We were coming out of some office building one morning, with her papers almost in order, when Valeria, as she waddled by my side, began to shake her poodle head vigorously without saying a word. I let her go on for a while and then asked if she thought she had something inside. She answered (I translate from her French which was, I imagine, a translation in its turn of some Slavic platitude): “There is another man in my life.” (1.8)

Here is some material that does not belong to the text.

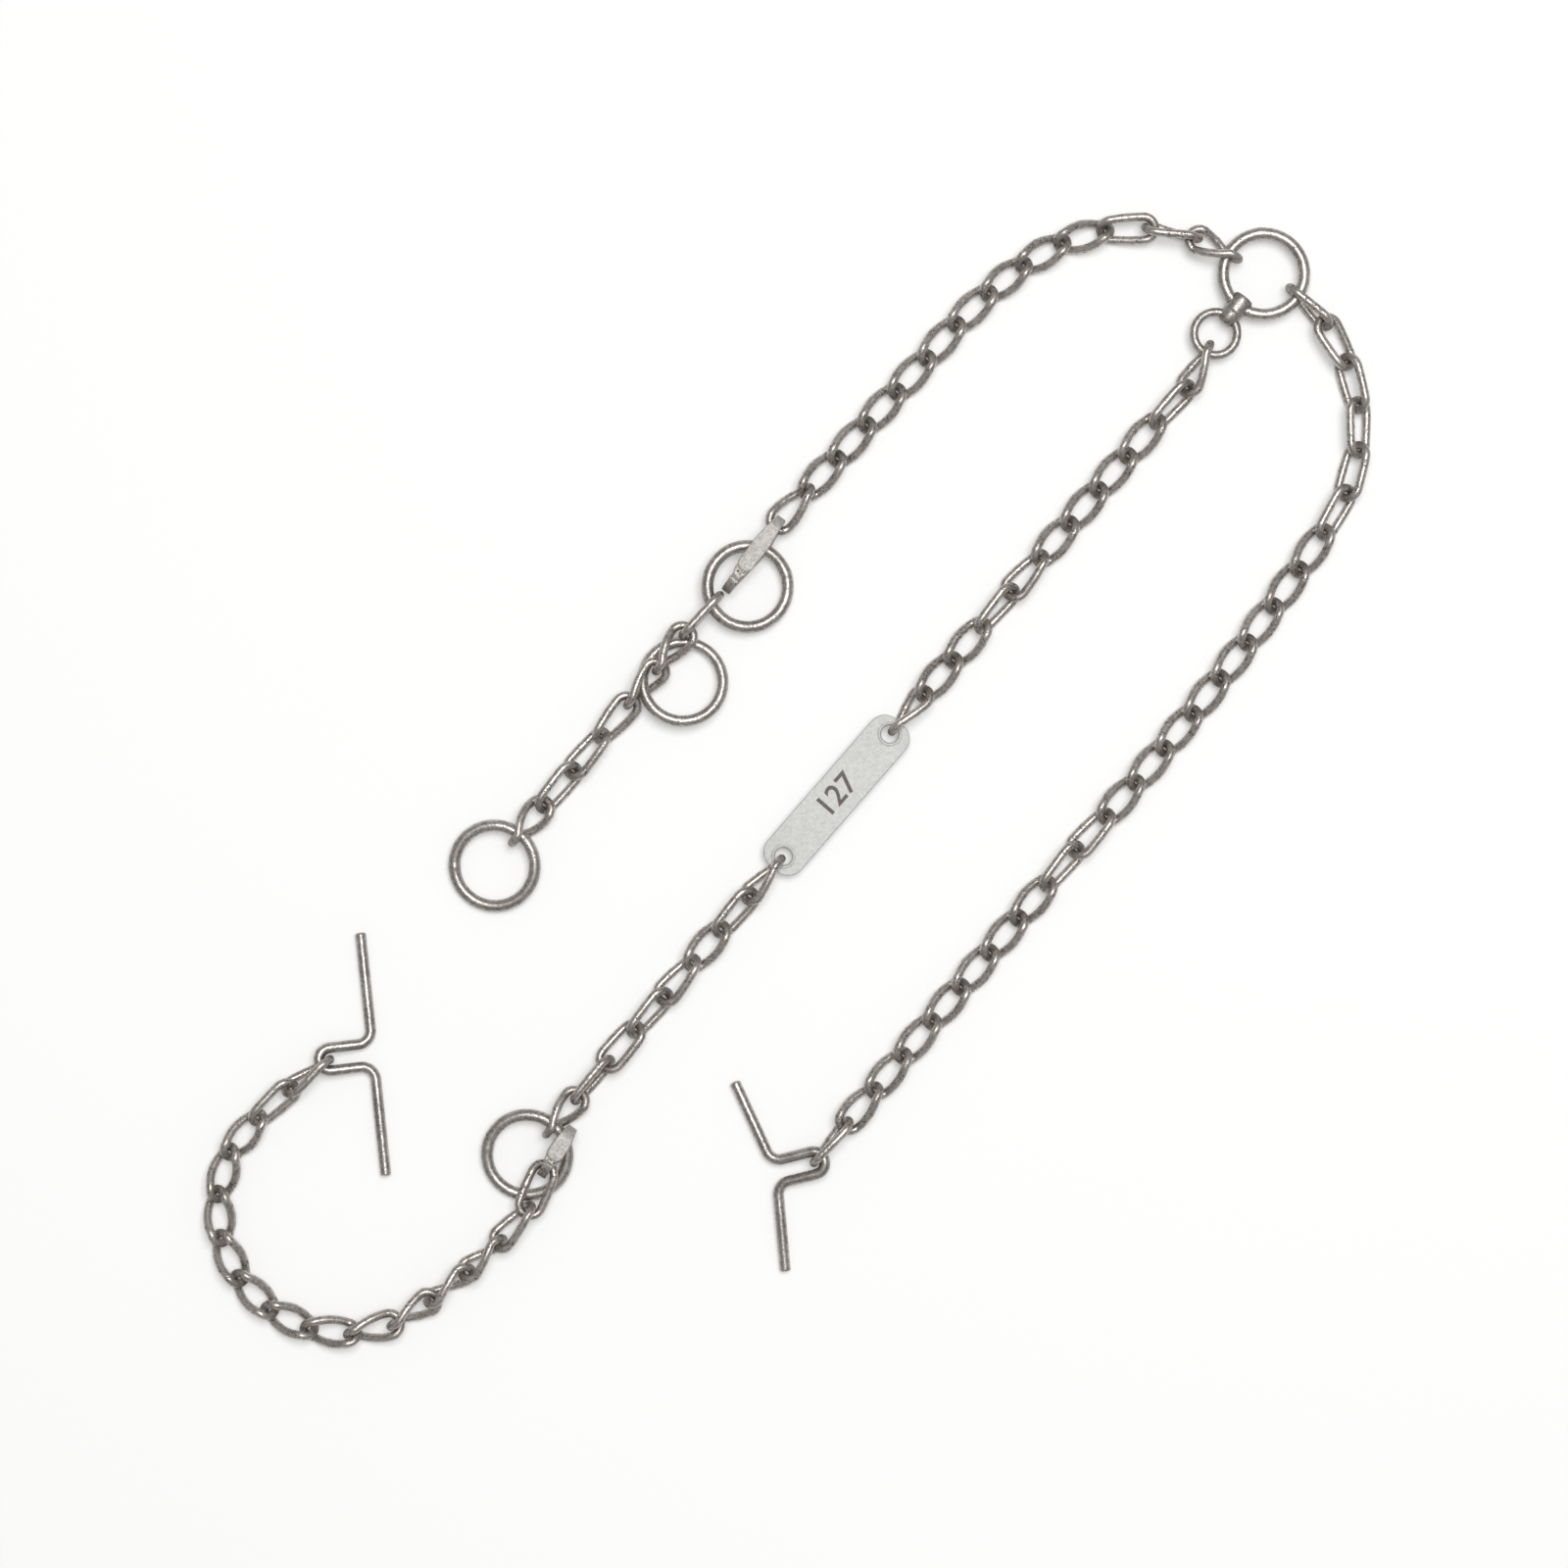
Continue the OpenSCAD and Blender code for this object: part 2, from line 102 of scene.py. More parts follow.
# bends: [links, heading, turn a link]; rolls: [links, roll, twist, step of roll]
BENDS = {
    "a": [[5, 154, 14], [3, 219, 5], [5, 228, 0]],
    "b": [[1, 243, 0], [1, 227, 0], [9, 229.5, 0]],
    "c": [[6, -45, -15], [9, -124, -1], [9, -130, 0]],
    "d": [[1, 227, 0], [1, 233, 0], [5, 230, 0]],
    "e": [[8, 229.5, 0]],
    "f": [[1, 247, 0], [4, 228, -5], [7, 194, -20], [3, 50, -7]],
}
T = LINK_TWIST
ROLLS = {
    "a": [[1, 50, 40, 0], [1, 80, 10, 0], [1, -26, 12, 0], [3, 0, T + 6, 0],
          [6, 0, T, 0], [1, 32, 34, 0]],
    "b": [[1, 62, 28, 0], [1, -54, 4, 0], [4, 0, T, 0], [1, 41, 17, 0],
          [1, -56, 6, 0], [2, 0, T, 0], [1, 66, -24, 0]],
    "c": [[1, 80, 10, 0], [1, -30, 12, 0], [1, 46, -4, 0], [1, -42, 3, 0],
          [1, 42, 3, 0], [1, -45, 3, 0], [7, 0, T, 0], [1, 10, T, 0],
          [1, 42, 10, 0], [1, -50, 6, 0], [4, 0, T, 0], [3, 8, T, 6], [1, 83, -7, 0]],
    "d": [[1, -90, 0, 0], [1, -47, 44, 0], [1, -54, 35, 0], [1, -34, 18, 0],
          [1, 42, 8, 0], [1, -45, 5, 0], [1, -36, 54, 0]],
    "e": [[1, 68, 22, 0], [1, -45, 5, 0], [1, 0, T, 0], [1, 41, 17, 0],
          [1, -50, 6, 0], [1, 25, 8, 0], [1, -72, 2, 0], [1, -45, 45, 0]],
    "f": [[1, 2, 8, 0], [1, 50, 20, 0], [5, 75, T, 25], [6, 0, T + 8, 0],
          [1, 42, 8, 0], [1, -73, 17, 0]],
}


# Layout

def aim(angle):
    return Vector((cos(radians(angle)), sin(radians(angle))))


def turn(angle, axis):
    return Matrix.Rotation(radians(angle), 4, axis)


def row_of(rows, k):
    """The table row that holds link k, and the link's number in that row."""
    for row in rows[:-1]:
        if k < row[0]:
            return row, k
        k -= row[0]
    return rows[-1], k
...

Colonel Maximovich (Valeria's lover, a White Russian for whom she leaves Humbert) brings to mind Maksim Maksimovich, the title character of the first story in Lermontov's Geroy nashego vremeni ("A Hero of Our Time," 1840). At the beginning of his poem Borodino (1837) Lermontov addresses his uncle:
Скажи-ка, дядя, ведь не даром
Москва, спалённая пожаром,
Французу отдана?
Ведь были ж схватки боевые,
Да, говорят, еще какие!
Недаром помнит вся Россия
Про день Бородина!
– HEY tell, uncle, had we a cause
When Moscow, razed by fire, once was
Given up to Frenchman's blow?
Old-timers talk about some frays,
And they remember well those days!
With cause all Russia fashions lays
About the day of Borodino!
Thirty-seven-year-old Humbert meets twelve-year-old Dolores Haze and falls in love with her, because on the eve McCoo's house in Ramsdale burned to the ground. Humbert finds out Clare Quilty's address from his uncle Ivor (the Ramsdale dentist). According to Mayakovski (VN's 'late namesake'), the whole world is bardak (a brothel) and all people, except his uncle, are whores:
Все люди бляди,
Весь мир бардак!
Один мой дядя
И тот мудак.
All people are whores,
The whole world is a brothel!
My uncle alone:
But even he is a cretin.
There is Bard (who said, with that cold in his head, 'to borrow and to borrow and to borrow') in Barda (cf. the Barda Sea mentioned by Quilty) and Barda in bardak.